Information shown start

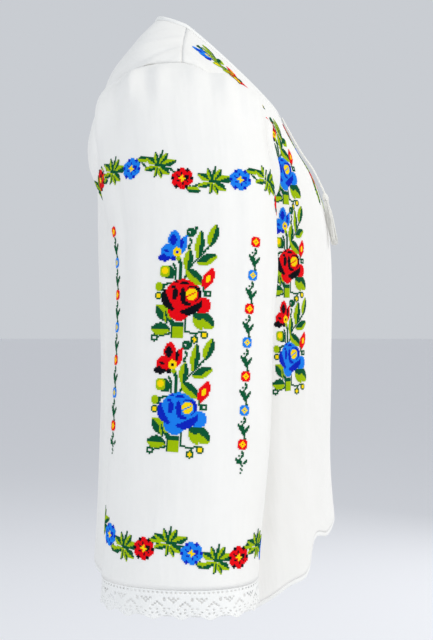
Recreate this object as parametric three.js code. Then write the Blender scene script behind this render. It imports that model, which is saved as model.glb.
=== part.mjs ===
import * as THREE from 'three';

// A worn women's blouse with nobody in it.  Millimetres, +Z up, the garment's
// front faces -Y and the wearer's right is -X.  The origin lies in the neck
// opening at the height where the shoulder seams meet the neck.

// Cloth and seams
const CLOTH = 1.5;
const SEAM_GAP = 0.32;
const RIGHT = -1;
const LEFT = 1;

// Front slit and its vee
const SLIT_END = 2.3;
const SLIT_HALF_TOP = 3.2;
const SLIT_HALF_END = 0.5;

// Neck band, hem edging and cuff lace
const BAND_WIDTH = 8;
const BAND_THICK = 2;
const EDGING_HEIGHT = 5;
const EDGING_THICK = 2.2;
const LACE_HEIGHT = 27;
const LACE_THICK = 1.2;
const SCALLOPS = 16;
const SCALLOP_DEPTH = 4.5;

// Tie cords and tassels
const CORD_R = 1.1;
const CORD_CLEAR = 1.0;
const TASSEL_HEAD = 3.6;
const TASSEL_R = 5.0;
const TASSEL_LENGTH = 64;
const TASSEL_STAND = 5.6;
const TASSEL_LEAN = 11;

// Body sections from the neck down.  s: distance down the garment / 100 mm,
// half: half width, side: forward place of the side points, front and back:
// depth from there, zSide, zFront, zBack: heights, n and m: roundness of the
// section in front and behind, q: how the height runs round it.
const BODY = [
  { s: 0, half: 98, side: -18, front: 98, back: 57, zSide: 5, zFront: -84, zBack: 32, n: 2.75, m: 2, q: 1.05 },
  { s: 0.75, half: 163, side: -8, front: 98, back: 90, zSide: -32, zFront: -104, zBack: -4, n: 2.3, m: 2, q: 1.1 },
  { s: 1.5, half: 226, side: 4, front: 99, back: 129, zSide: -70, zFront: -130, zBack: -60, n: 2.2, m: 2.1, q: 1.3 },
  { s: 2.35, half: 216, side: 3, front: 122, back: 137, zSide: -150, zFront: -172, zBack: -118, n: 2.3, m: 2.25, q: 1.4 },
  { s: 3.15, half: 202, side: 2, front: 136, back: 137, zSide: -234, zFront: -234, zBack: -205, n: 2.35, m: 2.25, q: 1.6 },
  { s: 4.7, half: 202, side: 2, front: 138, back: 130, zSide: -395, zFront: -385, zBack: -385, n: 2.35, m: 2.25, q: 1.8 },
  { s: 6, half: 207, side: 1, front: 140, back: 132, zSide: -530, zFront: -490, zBack: -508, n: 2.3, m: 2.2, q: 2.6 },
  { s: 7.2, half: 214, side: 0, front: 146, back: 136, zSide: -635, zFront: -577, zBack: -597, n: 2.25, m: 2.15, q: 3.2 },
];

// Large soft folds of the body, the same on both sides.  turn: degrees round
// from the middle of the front, wide: degrees, out: mm (a trough is negative),
// from and to: where it starts and is full, drop: how far it pulls the hem down.
const FOLDS = [
  { turn: 36, wide: 6, out: 5, from: 2.2, to: 6.6, drop: -6 },
  { turn: 25, wide: 8, out: -3, from: 2.6, to: 6.8, drop: 17 },
  { turn: 66, wide: 10, out: 3, from: 3.6, to: 6.8, drop: 0 },
  { turn: 112, wide: 12, out: 4, from: 3.4, to: 7.0, drop: -3 },
  { turn: 133, wide: 9, out: -4, from: 2.4, to: 6.8, drop: 3 },
  { turn: 156, wide: 11, out: 5, from: 1.6, to: 6.6, drop: -4 },
];

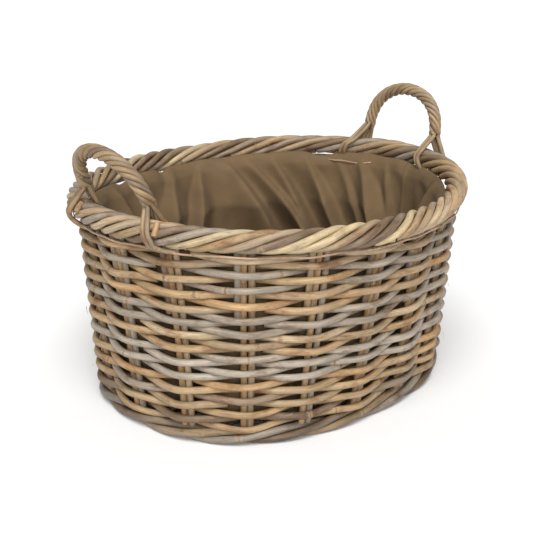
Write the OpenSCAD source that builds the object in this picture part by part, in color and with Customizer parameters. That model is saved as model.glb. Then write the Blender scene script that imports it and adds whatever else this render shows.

Information shown end

Out of the preceding entries, pull every line containing the string "write".

Recreate this object as parametric three.js code. Then write the Blender scene script behind this render. It imports that model, which is saved as model.glb.
Write the OpenSCAD source that builds the object in this picture part by part, in color and with Customizer parameters. That model is saved as model.glb. Then write the Blender scene script that imports it and adds whatever else this render shows.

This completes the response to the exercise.